Provide the data again in its entirety, exactly as given.
▬▬▬▬▬▬▬▬▬▬
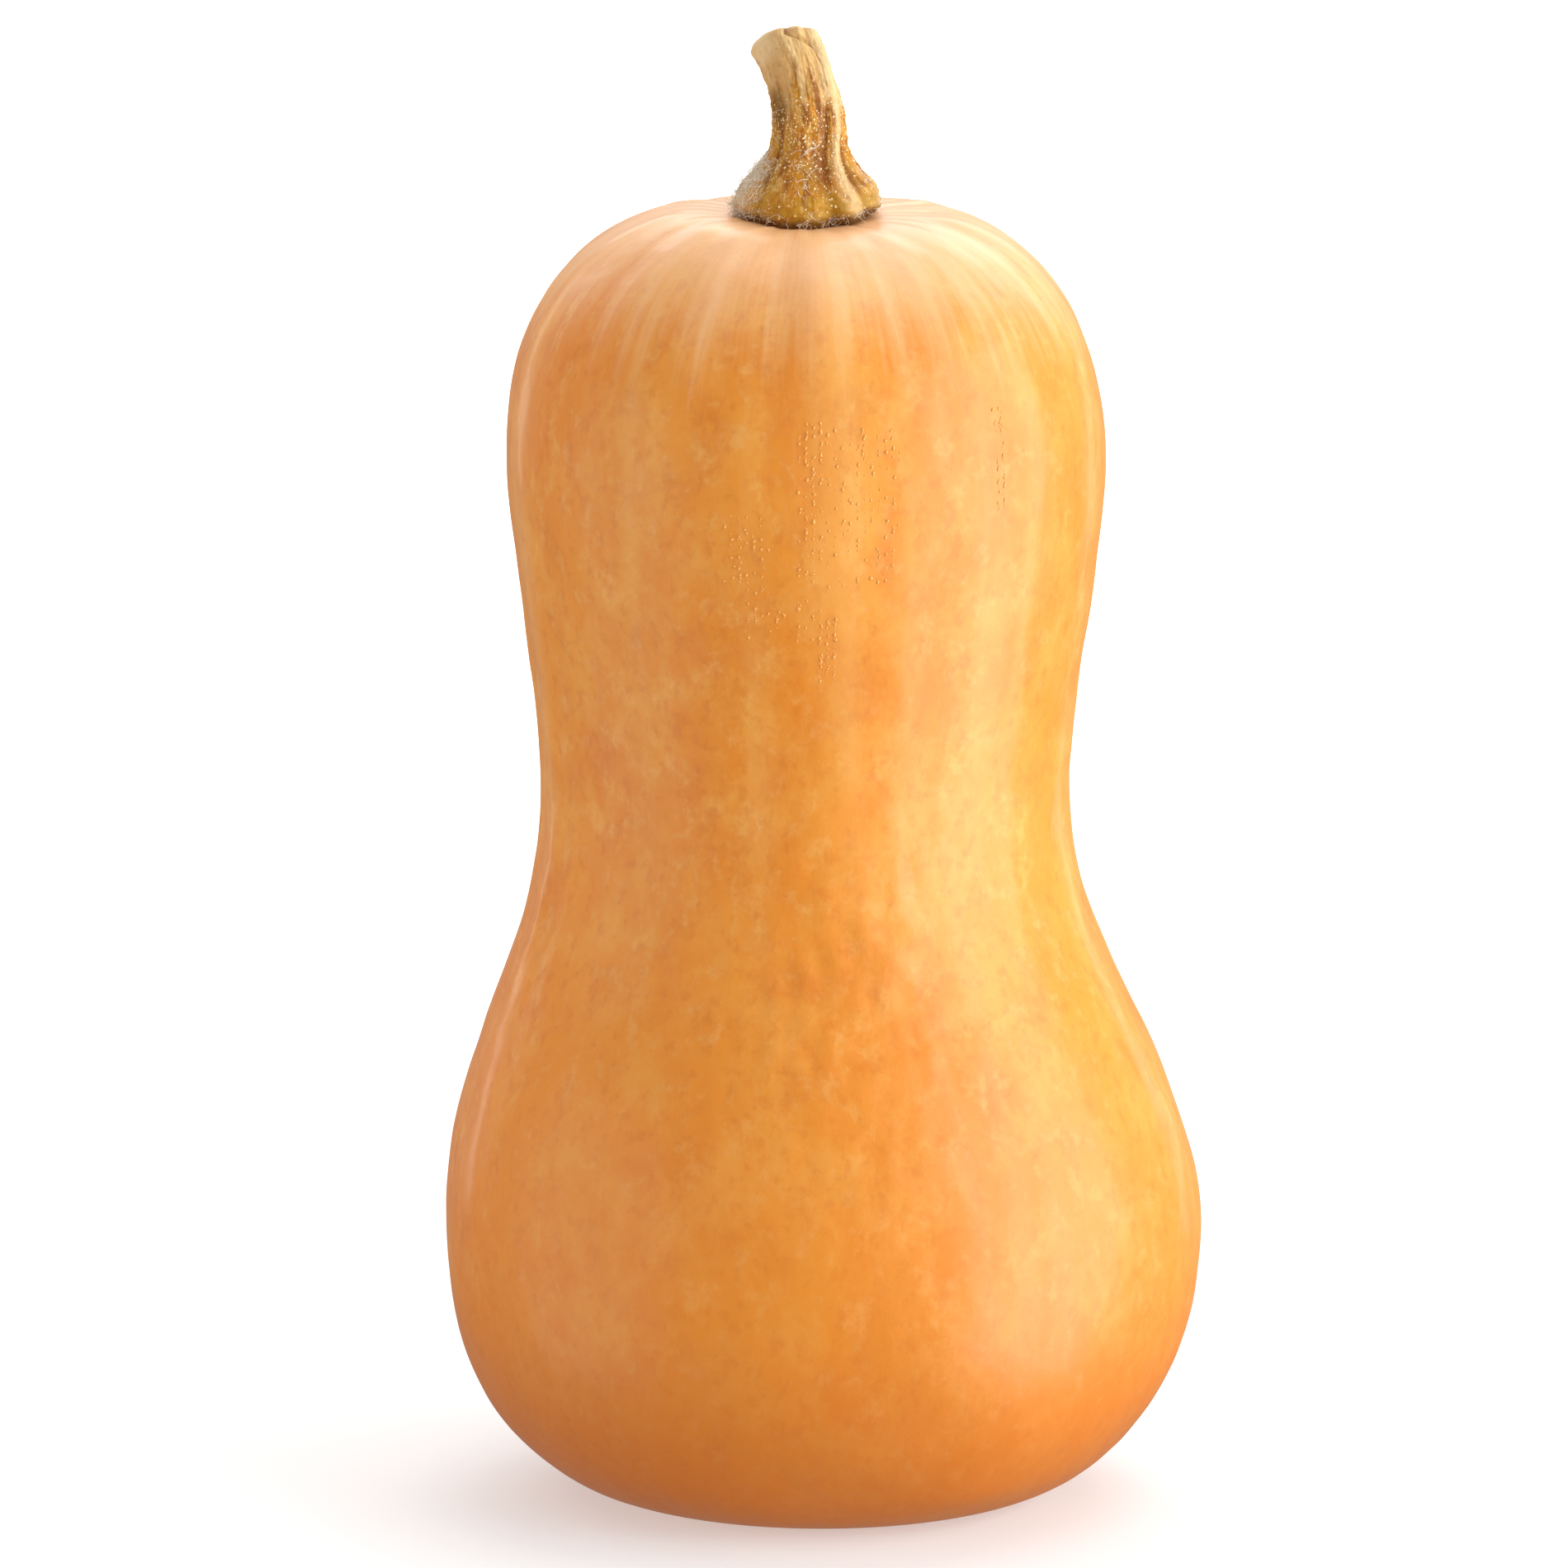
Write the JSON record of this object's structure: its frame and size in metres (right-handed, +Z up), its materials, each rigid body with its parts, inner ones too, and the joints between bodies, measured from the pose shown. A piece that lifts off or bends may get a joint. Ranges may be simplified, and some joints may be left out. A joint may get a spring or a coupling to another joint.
{
  "type": "butternut squash",
  "caption": "Whole butternut squash with a solid neck, a swollen bulb and a ribbed woody stem, standing on its blossom end.",
  "frame": {"origin": "middle of the base, on the surface the squash stands on", "axes": "+Z up from the blossom end to the stem, -Y towards the front, +X to the right seen from the front"},
  "size_m": [0.1257, 0.1238, 0.2455],
  "materials": {
    "squash_rind": "satin waxy rind, clouded orange",
    "stem_wood": "dry matt woody stem, straw to rust"
  },
  "bodies": {
    "root": {"fruit": "squash_rind", "stem": "stem_wood"}
  },
  "joints": []
}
▬▬▬▬▬▬▬▬▬▬
:: REPLY TO THE EXERCISE ::
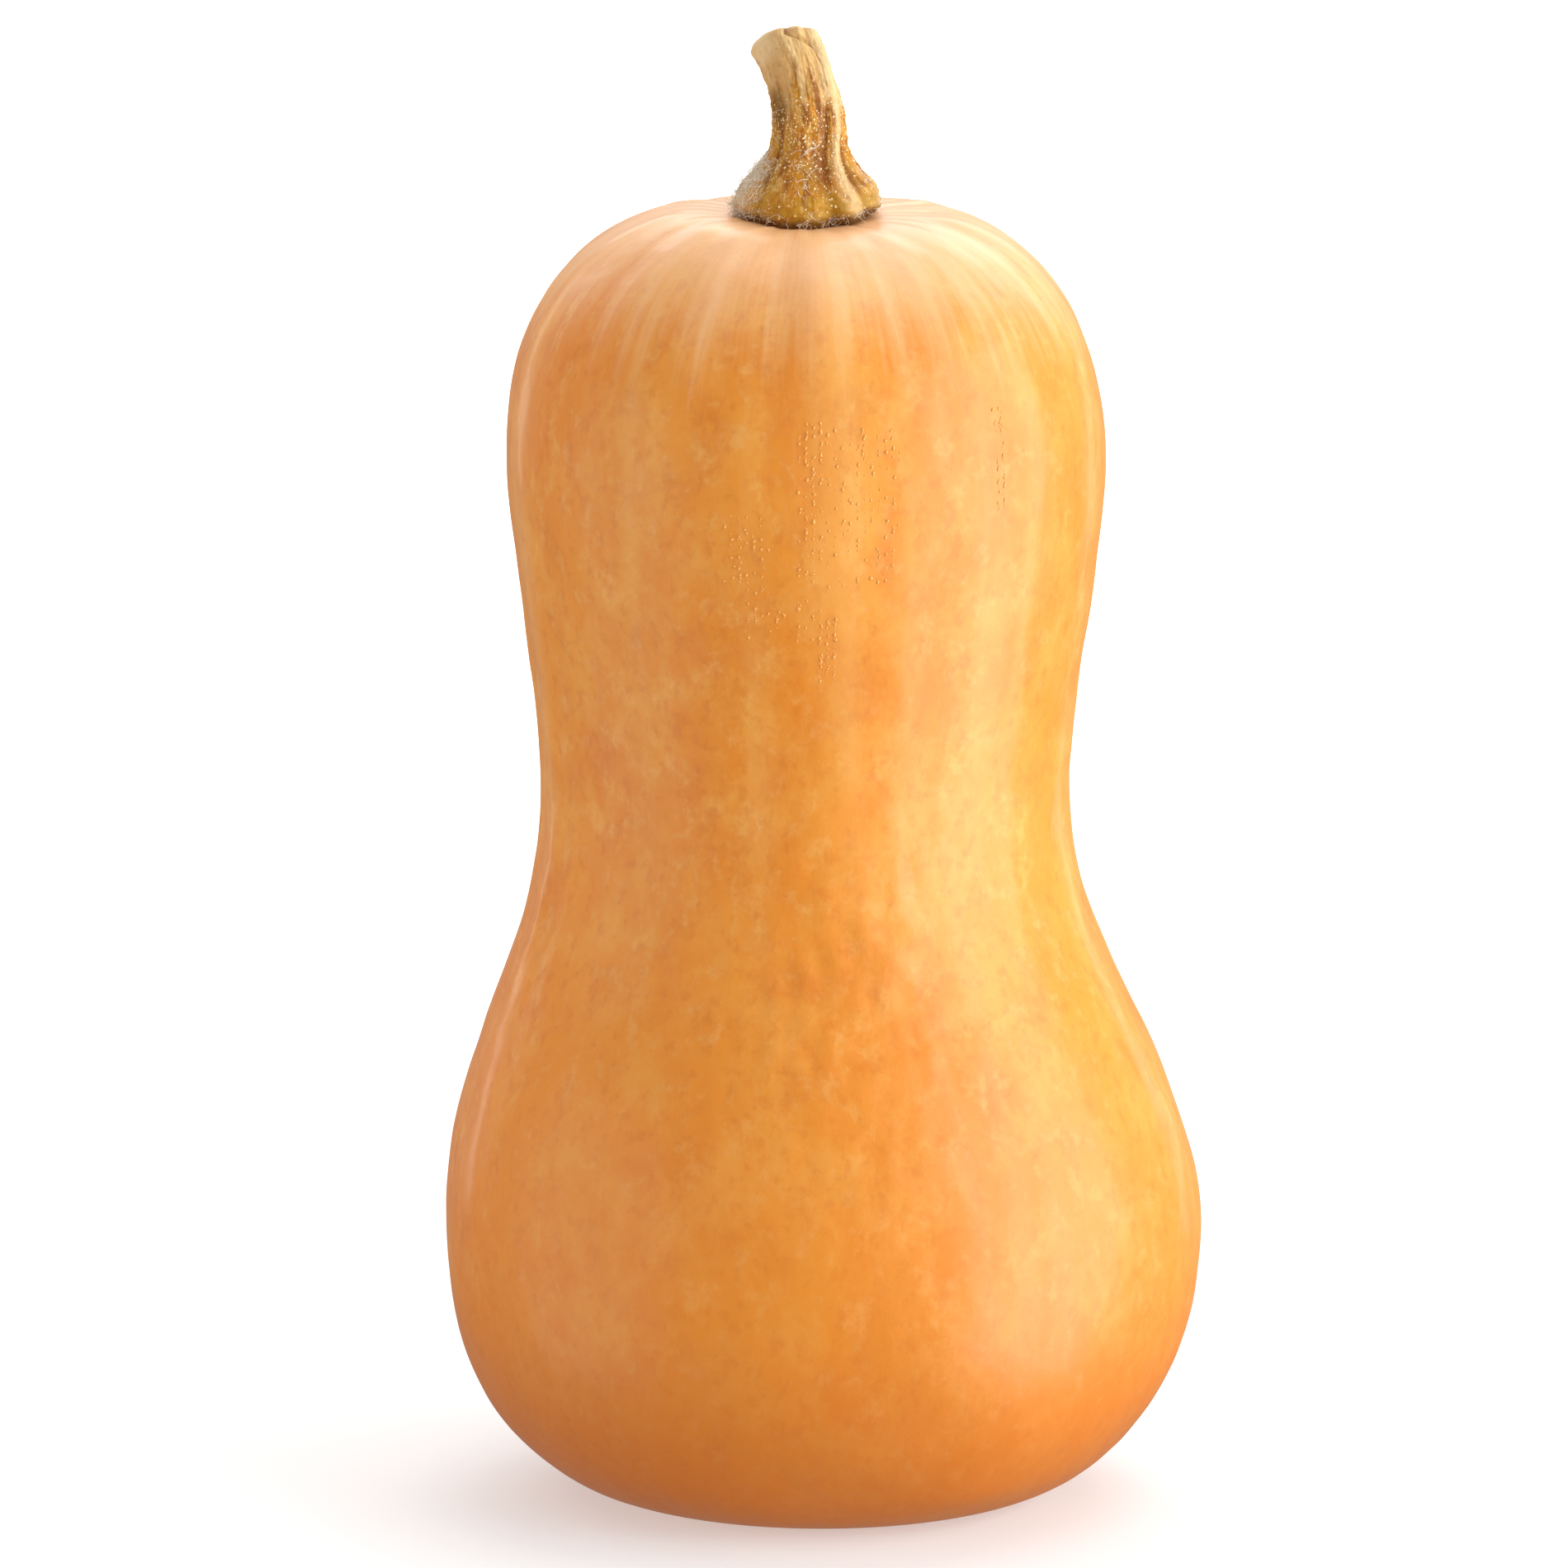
Write the JSON record of this object's structure: its frame and size in metres (right-handed, +Z up), its materials, each rigid body with its parts, inner ones too, and the joints between bodies, measured from the pose shown. A piece that lifts off or bends may get a joint. Ranges may be simplified, and some joints may be left out. A joint may get a spring or a coupling to another joint.
{
  "type": "butternut squash",
  "caption": "Whole butternut squash with a solid neck, a swollen bulb and a ribbed woody stem, standing on its blossom end.",
  "frame": {"origin": "middle of the base, on the surface the squash stands on", "axes": "+Z up from the blossom end to the stem, -Y towards the front, +X to the right seen from the front"},
  "size_m": [0.1257, 0.1238, 0.2455],
  "materials": {
    "squash_rind": "satin waxy rind, clouded orange",
    "stem_wood": "dry matt woody stem, straw to rust"
  },
  "bodies": {
    "root": {"fruit": "squash_rind", "stem": "stem_wood"}
  },
  "joints": []
}